2. The Anatomy of Grammy Week Events

Listening sessions and album previews

Listening sessions—often intimate and invitation-only—create scarcity and a sense of shared discovery. They work both in-person and online. Use them to test reactions to new tracks, gather quotes for PR, and build a small cohort of superfans who feel ownership over the music. For formats that blend live and digital engagement, study best practices from live streaming playbooks like our Super Bowl streaming guide to ensure audio fidelity and viewer retention.

Panels, workshops, and industry conversations

Panels at Grammy Week attract writers, playlist curators, and industry insiders. Creators can borrow this format for community Q&As, songwriting workshops, or industry explainers. Structure panels with predictable beats—10–15 minutes of storytelling, followed by an intimate performance, then open mic Q&A—to keep both media and fans engaged.

After-parties and pop-up sets

After-parties sell FOMO: limited capacity, surprise guests, and unfiltered moments. Creators can use pop-ups to test new set lists and sell limited-run merch. Combine a pop-up with a short livestream teaser to extend reach while maintaining in-person exclusivity.

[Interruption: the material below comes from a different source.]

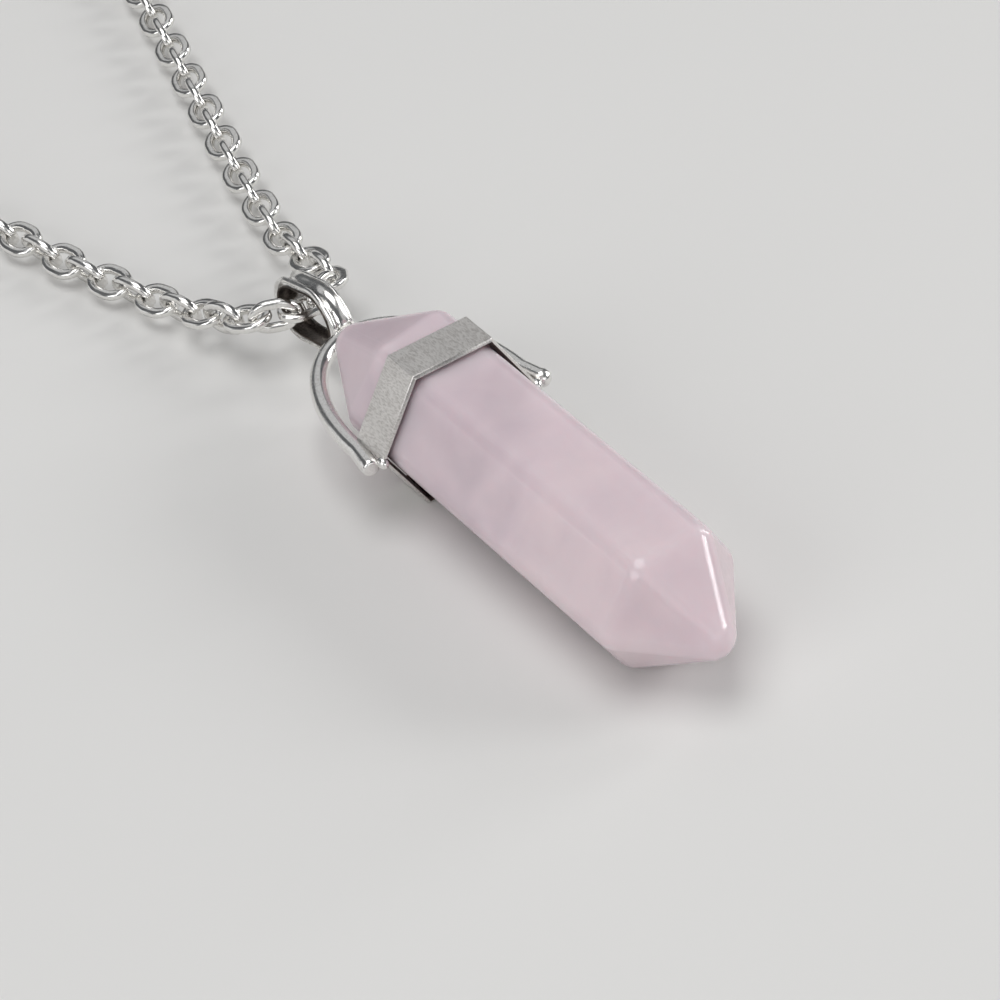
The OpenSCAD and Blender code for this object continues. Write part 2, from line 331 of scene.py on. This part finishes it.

If you plan hybrid events, our guide to building great phone audio setups (How to Build Your Phone's Ultimate Audio Setup) is a quick, low-cost primer on keeping your mobile captures crisp.

3. Setting Clear Objectives: What Each Event Should Deliver

Awareness vs. conversion

Start with one primary objective per event: awareness (reach new fans or media), retention (deepen relationships with existing fans), or conversion (sell memberships, merch, or tickets). Grammy Week shows how mixing objectives risks muddy results: a listening session focused on intimacy isn't the best place to push mass merch sales. Define the KPI ahead of time and design the event flow around it.

Example KPIs you can use

Simple KPIs that map to event objectives include: unique live viewers, email/membership signups, average watch time, merch units sold, and PR mentions. Tie these to dollar goals if you’re monetizing directly. For creators using podcasts as event channels, our podcast landscape guide has tactics for audience capture and cross-promotion that apply to event-driven episodes.

Designing funnels for post-event action

Plan the post-event funnel—how do attendees become repeat listeners, members, or buyers? At a Grammys-era listening party, artists hand out QR codes linking to exclusive tracks, email lists, or limited merch pages. Use the same approach: a single, frictionless CTA increases conversion. Also, measure how many attendees move one step down your funnel within 7 and 30 days.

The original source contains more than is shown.